9 thoughts on “Empathy means understanding that some people have less of it

  1. Also important to note: The amount of empathy you have for others can change. I don’t know why or how or if we’re capable of changing the amount of empathy other people have. But I do know that I have more empathy for others now, especially for animals, then I used to. I’m way more emotional. I used to never cry at movies but these days I sometimes do.

  2. It’s many years ago now but when in Mumbai traveling in a car with two Indian vegan friends, one who was driving. We stopped at the lights and several women beggars appeared thrusting babies at the car window, my friends ignored them saying it’s just an easy option to beg, they can easily get jobs!
    It appears that it is not difficult for humans to ‘compartmentalise’ empathy. Committed vegans they are but that empathy is focused on animals and not certain humans.
    To some extensive their views were confirmed when we went to the famous Gate of India and it was clear that children beggars were being directed to us from an organiser sitting nearby.
    In a similar vein we all know vegans who emphasise totally with animals but have little patience with certain humans whom they identify as the cause of animal suffering. You can only emphasise when you can truly see another persons point of view and put yourself in their shoes.

  3. “Psychopathy, sometimes considered synonymous with sociopathy, is traditionally defined as a personality disorder characterized by persistent antisocial behavior, ***impaired empathy*** and remorse, and bold, disinhibited, egotistical traits.”

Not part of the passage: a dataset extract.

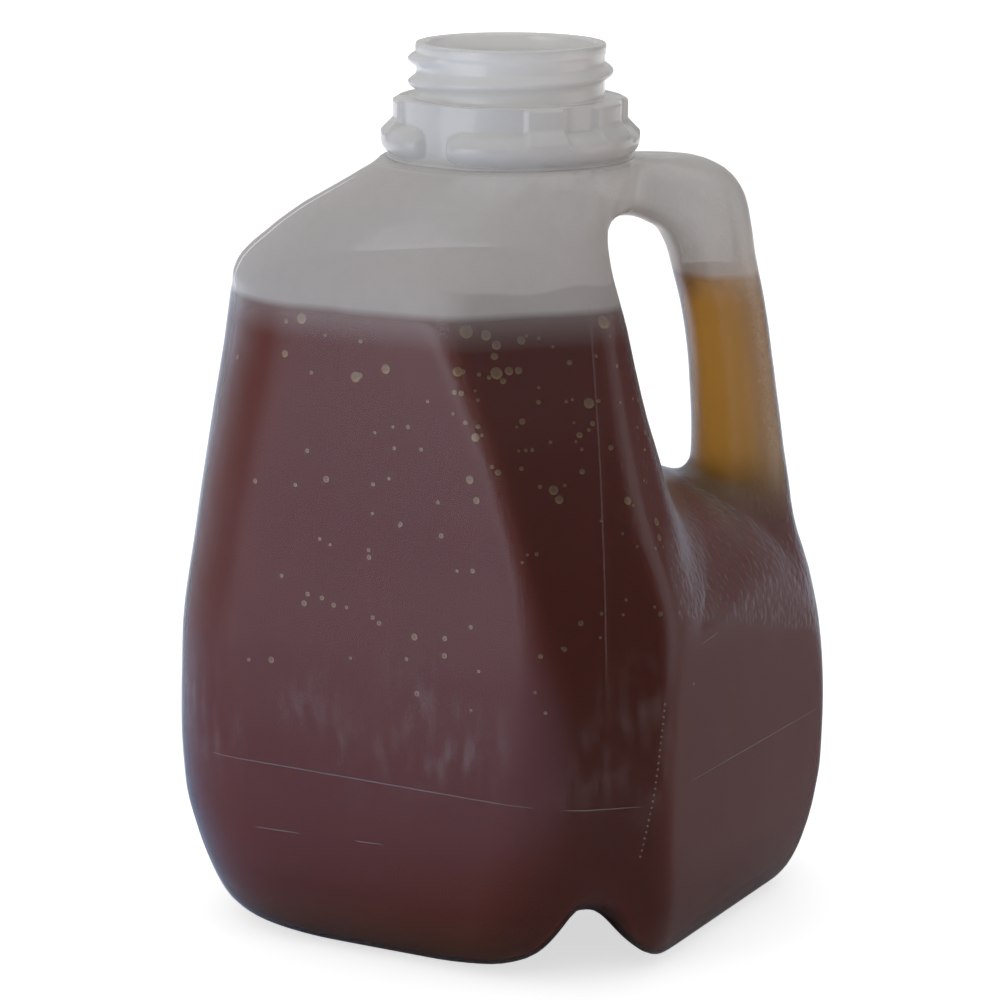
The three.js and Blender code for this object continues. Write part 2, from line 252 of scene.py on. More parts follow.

    Psychopathy – Wikipedia
    https://en.wikipedia.org/wiki/Psychopathy

    Should we also be cutting psychopaths and sociopaths slack? I for one don’t think so. I don’t have a solution but empathizing with people who lack empathy does not seem productive. The dominant animal-abusing culture already excuses the inexcusable.

  4. Good point: have empathy for those with little or no empathy. If we are to live in the kindest way possible then let’s extend our kindness to all, because that’s who we are. Our empathy and kindness don’t need to be earned or compartmentalized.

  5. Assuming that the amount of empathy people feel is genetically variable….this amounts to promoting one variant over another. This isn’t much different than what people have done for centuries for physical characteristics. For example upholding certain genetic variants up as “beautiful” while others as needing to be changed.

    If you told this story in another context, perhaps a forum for hunting, it would undoubtedly be seen negatively……they would likely believe the boy needs to be *less* empathic.

  6. It’s so wonderful that i found your blog, especially this articel with those questions in it i must often fight with too, because i don’t come to satisfactory answers. I just believe, that it is m o r e the biology/heredity/ the things inside the body, than the enviroment, who made us as we are. But that dosn’t mean the enviroment wouldn’t be involved… I just see in the near future, that Epigenetics and Biospsichology could help. But now:

    Regards just from your friendly neighborhood Antinatalist!